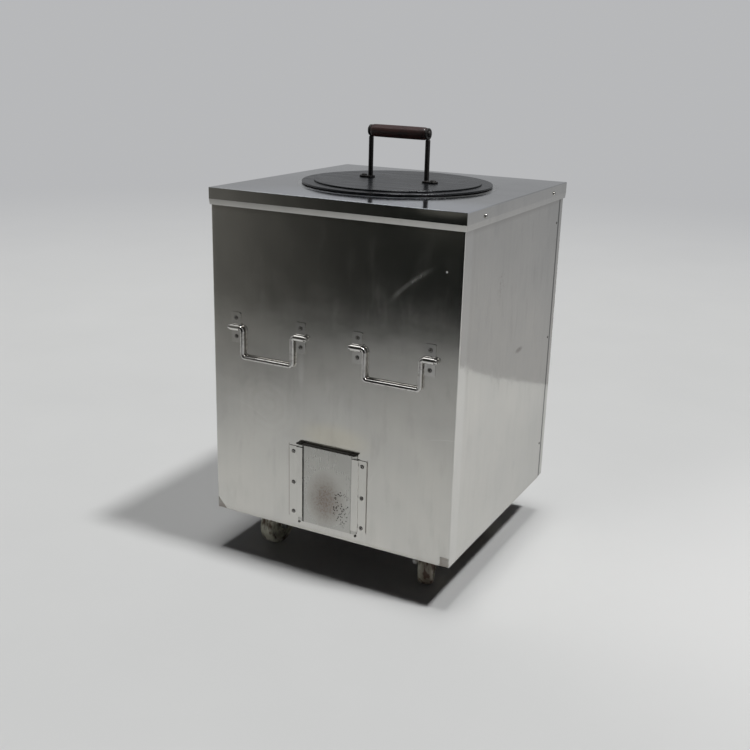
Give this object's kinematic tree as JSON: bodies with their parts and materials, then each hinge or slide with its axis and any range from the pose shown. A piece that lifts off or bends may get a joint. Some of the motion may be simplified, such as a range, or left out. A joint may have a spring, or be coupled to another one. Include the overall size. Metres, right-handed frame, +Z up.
{
  "type": "clay tandoor oven",
  "caption": "Charcoal tandoor: clay pot in an insulated square stainless steel casing on swivel castors, with lift-off lid, sliding draught door and bail handles.",
  "frame": {"origin": "on the floor at the centre of the footprint, under the middle of the pot", "axes": "+Z up; the draught door and the pictured pair of bail handles face -Y; +X is to the right seen from the front"},
  "size_m": [0.606, 0.6194, 0.981],
  "materials": {
    "stainless_sheet": "satin",
    "door_plate": "satin",
    "polished_stainless": "gloss",
    "rivet_steel": "satin",
    "black_steel": "satin",
    "grip_wood": "gloss",
    "mild_steel": "matte",
    "zinc_steel": "satin",
    "nylon": "satin",
    "fired_clay": "matte",
    "firebrick": "matte",
    "mineral_wool": "matte",
    "cast_iron": "matte"
  },
  "bodies": {
    "oven": {"casing_wrap": "stainless_sheet", "rear_panel": "stainless_sheet", "top_cap": "stainless_sheet", "door_rail_left": "stainless_sheet", "door_rail_right": "stainless_sheet", "clips_front_left": "polished_stainless", "clips_front_right": "polished_stainless", "clips_rear_left": "polished_stainless", "clips_rear_right": "polished_stainless", "clip_rivets_front": "rivet_steel", "clip_rivets_rear": "rivet_steel", "rail_rivets": "rivet_steel", "door_stops": "rivet_steel", "seam_rivets": "rivet_steel", "cap_screws": "rivet_steel", "base_bearer_front": "mild_steel", "base_bearer_rear": "mild_steel", "base_plate": "mild_steel", "base_frame": "mild_steel", "top_frame": "mild_steel", "draught_duct": "mild_steel", "corner_post_front_left": "mild_steel", "corner_post_front_right": "mild_steel", "corner_post_rear_left": "mild_steel", "corner_post_rear_right": "mild_steel", "castor_kingpins": "zinc_steel", "castor_bolts": "zinc_steel", "castor_front_left_plate": "zinc_steel", "castor_front_right_plate": "zinc_steel", "castor_rear_left_plate": "zinc_steel", "castor_rear_right_plate": "zinc_steel", "clay_pot": "fired_clay", "hearth_slab": "firebrick", "insulation": "mineral_wool", "fire_grate": "cast_iron"},
    "draught_door": {"draught_door": "door_plate"},
    "mouth_ring": {"mouth_ring": "black_steel"},
    "lid": {"lid_disc": "black_steel", "lid_leg_left": "black_steel", "lid_leg_right": "black_steel", "lid_grip": "grip_wood", "grip_rod": "black_steel", "grip_nuts": "black_steel", "foot_rivets": "black_steel"},
    "bail_front_left": {"bail_front_left": "polished_stainless"},
    "bail_front_right": {"bail_front_right": "polished_stainless"},
    "bail_rear_left": {"bail_rear_left": "polished_stainless"},
    "bail_rear_right": {"bail_rear_right": "polished_stainless"},
    "castor_front_left_fork": {"castor_front_left_fork": "zinc_steel", "castor_front_left_axle": "zinc_steel"},
    "castor_front_left_wheel": {"castor_front_left_wheel": "nylon"},
    "castor_front_right_fork": {"castor_front_right_fork": "zinc_steel", "castor_front_right_axle": "zinc_steel"},
    "castor_front_right_wheel": {"castor_front_right_wheel": "nylon"},
    "castor_rear_left_fork": {"castor_rear_left_fork": "zinc_steel", "castor_rear_left_axle": "zinc_steel"},
    "castor_rear_left_wheel": {"castor_rear_left_wheel": "nylon"},
    "castor_rear_right_fork": {"castor_rear_right_fork": "zinc_steel", "castor_rear_right_axle": "zinc_steel"},
    "castor_rear_right_wheel": {"castor_rear_right_wheel": "nylon"}
  },
  "joints": [
    {"name": "door_slide", "type": "slide", "parent": "oven", "child": "draught_door", "axis": [0, 0, 1], "range_m": [0, 0.15]},
    {"name": "ring_lift", "type": "slide", "parent": "oven", "child": "mouth_ring", "axis": [0, 0, 1], "range_m": [0, 0.15]},
    {"name": "lid_lift", "type": "slide", "parent": "mouth_ring", "child": "lid", "axis": [0, 0, 1], "range_m": [0, 0.35]},
    {"name": "bail_front_left_swing", "type": "hinge", "parent": "oven", "child": "bail_front_left", "pos_m": [-0.152, -0.3028, 0.552], "axis": [-1, 0, 0], "range_deg": [0, 180]},
    {"name": "bail_front_right_swing", "type": "hinge", "parent": "oven", "child": "bail_front_right", "pos_m": [0.152, -0.3028, 0.552], "axis": [-1, 0, 0], "range_deg": [0, 180]},
    {"name": "bail_rear_left_swing", "type": "hinge", "parent": "oven", "child": "bail_rear_left", "pos_m": [-0.152, 0.3028, 0.552], "axis": [1, 0, 0], "range_deg": [0, 180]},
    {"name": "bail_rear_right_swing", "type": "hinge", "parent": "oven", "child": "bail_rear_right", "pos_m": [0.152, 0.3028, 0.552], "axis": [1, 0, 0], "range_deg": [0, 180]},
    {"name": "castor_front_left_swivel", "type": "hinge", "parent": "oven", "child": "castor_front_left_fork", "pos_m": [-0.192, -0.167, 0.1], "axis": [0, 0, 1], "continuous": true},
    {"name": "castor_front_left_roll", "type": "hinge", "parent": "castor_front_left_fork", "child": "castor_front_left_wheel", "pos_m": [-0.19423, -0.19892, 0.05], "axis": [0.9976, -0.0698, 0], "continuous": true},
    {"name": "castor_front_right_swivel", "type": "hinge", "parent": "oven", "child": "castor_front_right_fork", "pos_m": [0.192, -0.167, 0.1], "axis": [0, 0, 1], "continuous": true},
    {"name": "castor_front_right_roll", "type": "hinge", "parent": "castor_front_right_fork", "child": "castor_front_right_wheel", "pos_m": [0.20294, -0.19707, 0.05], "axis": [0.9397, 0.342, 0], "continuous": true},
    {"name": "castor_rear_left_swivel", "type": "hinge", "parent": "oven", "child": "castor_rear_left_fork", "pos_m": [-0.192, 0.167, 0.1], "axis": [0, 0, 1], "continuous": true},
    {"name": "castor_rear_left_roll", "type": "hinge", "parent": "castor_rear_left_fork", "child": "castor_rear_left_wheel", "pos_m": [-0.19701, 0.13539, 0.05], "axis": [0.9877, -0.1564, 0], "continuous": true},
    {"name": "castor_rear_right_swivel", "type": "hinge", "parent": "oven", "child": "castor_rear_right_fork", "pos_m": [0.192, 0.167, 0.1], "axis": [0, 0, 1], "continuous": true},
    {"name": "castor_rear_right_roll", "type": "hinge", "parent": "castor_rear_right_fork", "child": "castor_rear_right_wheel", "pos_m": [0.1992, 0.13582, 0.05], "axis": [0.9744, 0.225, 0], "continuous": true}
  ]
}
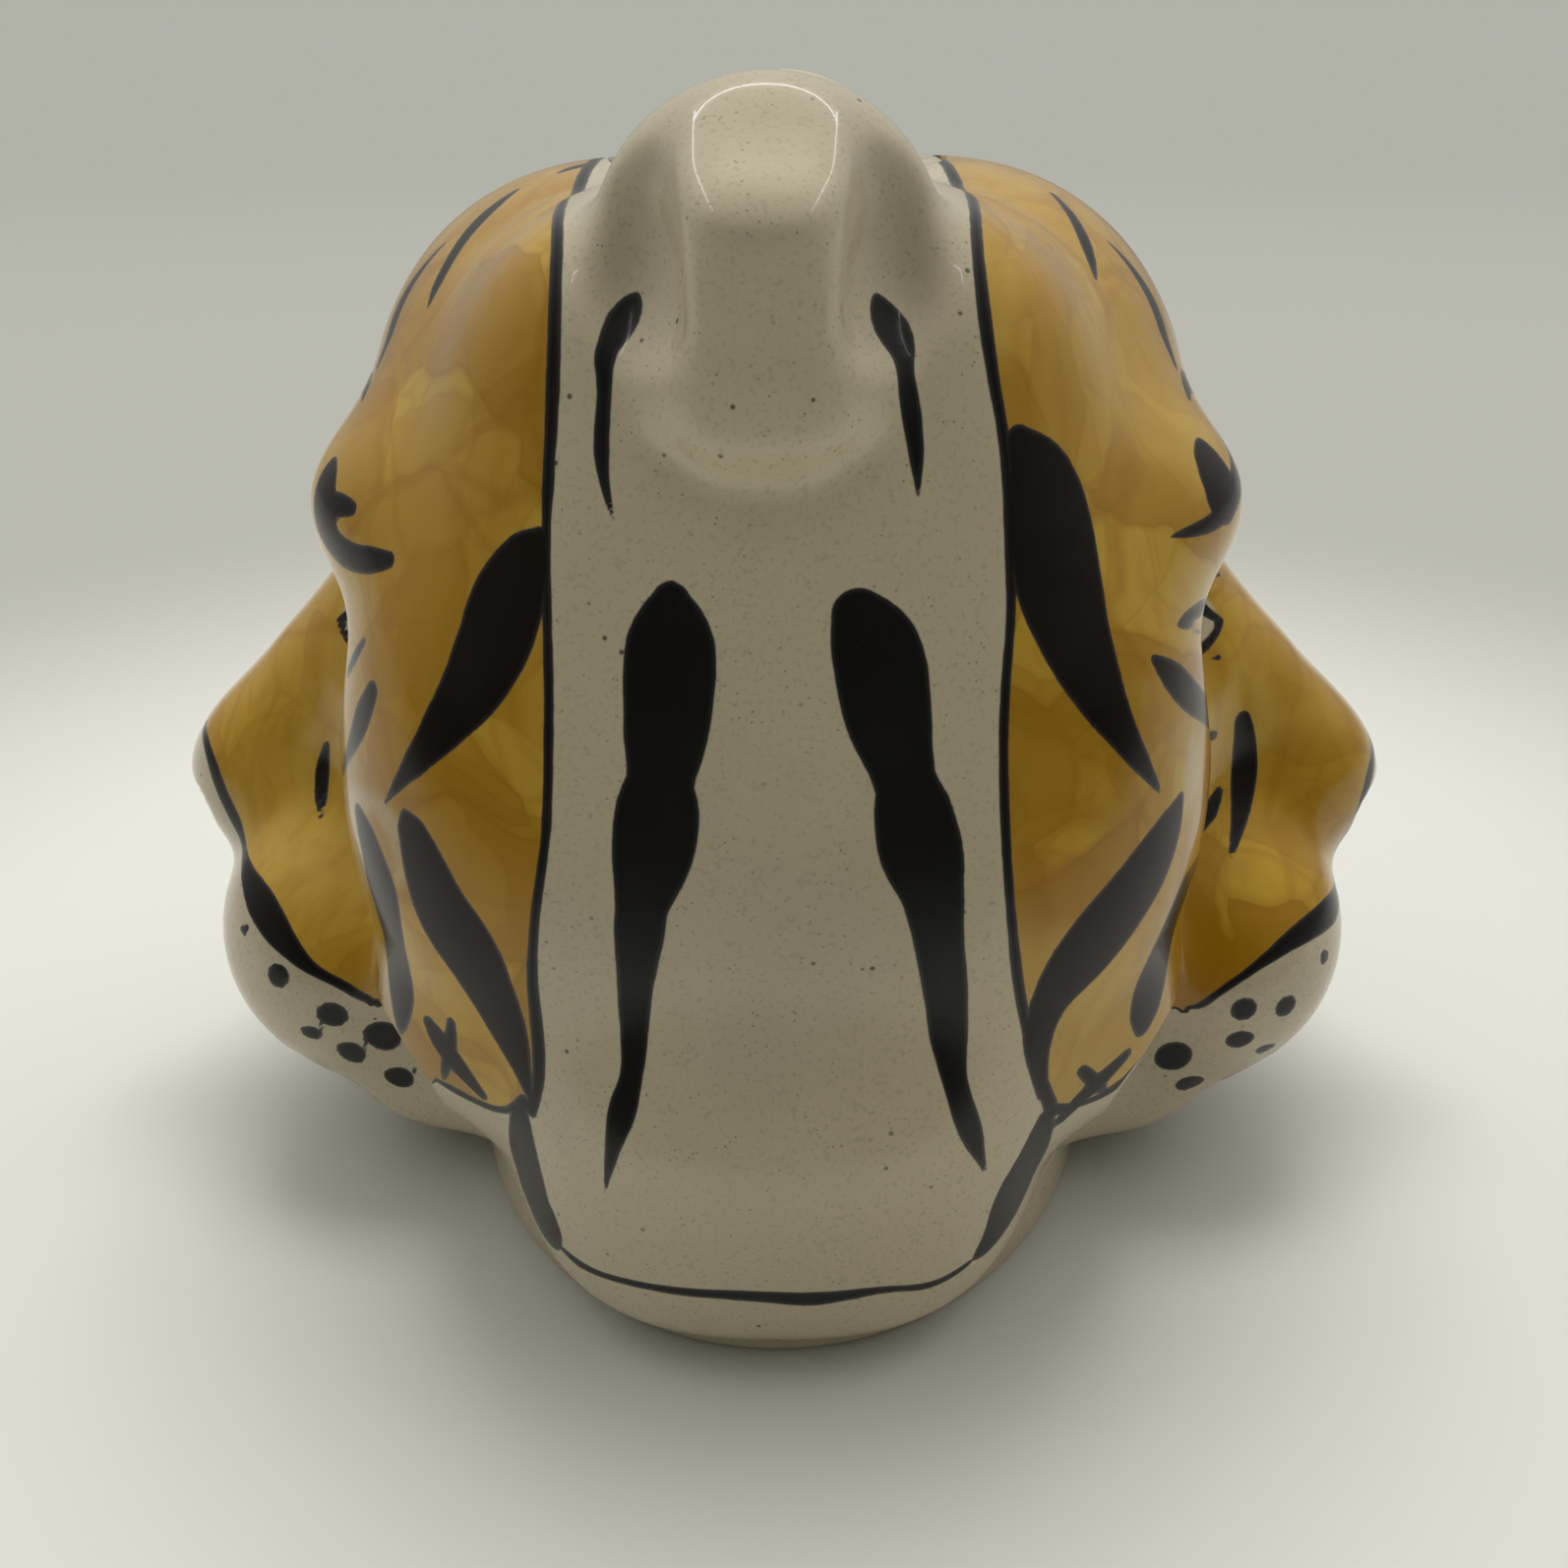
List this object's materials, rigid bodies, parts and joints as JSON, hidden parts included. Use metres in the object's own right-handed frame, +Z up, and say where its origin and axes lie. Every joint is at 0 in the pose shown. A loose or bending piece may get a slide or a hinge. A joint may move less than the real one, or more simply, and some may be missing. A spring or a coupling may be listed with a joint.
{
  "type": "hand painted vase",
  "caption": "Glazed ceramic vase shaped as two tiger faces back to back, with an open mouth between its ears and a low oval foot.",
  "frame": {"origin": "middle of the foot, on the surface that the vase stands on", "axes": "+Z up out of the mouth; X from the nose of the left face to the nose of the right face; Y from the near ear to the far ear"},
  "size_m": [0.2038, 0.1688, 0.1703],
  "materials": {
    "painted_ochre_glaze": "ochre wash with glossy black brush strokes under a clear glaze",
    "cream_glaze": "warm cream glaze, glossy, with fine dark specks",
    "bare_clay": "matt bisque clay"
  },
  "bodies": {
    "root": {"face_shell_left": "painted_ochre_glaze", "face_shell_right": "painted_ochre_glaze", "ear_near": "cream_glaze", "ear_far": "cream_glaze", "mouth_rim": "cream_glaze", "foot_ring": "cream_glaze", "floor_slab": "bare_clay"}
  },
  "joints": []
}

○ ○ ○ ○ ○

**EXERCISE DIRECTIONS:** Repeat exactly the lines from the line containing "List this object's" through the last line of the records above, including both, and nothing else.

**TASK OUTPUT:**
List this object's materials, rigid bodies, parts and joints as JSON, hidden parts included. Use metres in the object's own right-handed frame, +Z up, and say where its origin and axes lie. Every joint is at 0 in the pose shown. A loose or bending piece may get a slide or a hinge. A joint may move less than the real one, or more simply, and some may be missing. A spring or a coupling may be listed with a joint.
{
  "type": "hand painted vase",
  "caption": "Glazed ceramic vase shaped as two tiger faces back to back, with an open mouth between its ears and a low oval foot.",
  "frame": {"origin": "middle of the foot, on the surface that the vase stands on", "axes": "+Z up out of the mouth; X from the nose of the left face to the nose of the right face; Y from the near ear to the far ear"},
  "size_m": [0.2038, 0.1688, 0.1703],
  "materials": {
    "painted_ochre_glaze": "ochre wash with glossy black brush strokes under a clear glaze",
    "cream_glaze": "warm cream glaze, glossy, with fine dark specks",
    "bare_clay": "matt bisque clay"
  },
  "bodies": {
    "root": {"face_shell_left": "painted_ochre_glaze", "face_shell_right": "painted_ochre_glaze", "ear_near": "cream_glaze", "ear_far": "cream_glaze", "mouth_rim": "cream_glaze", "foot_ring": "cream_glaze", "floor_slab": "bare_clay"}
  },
  "joints": []
}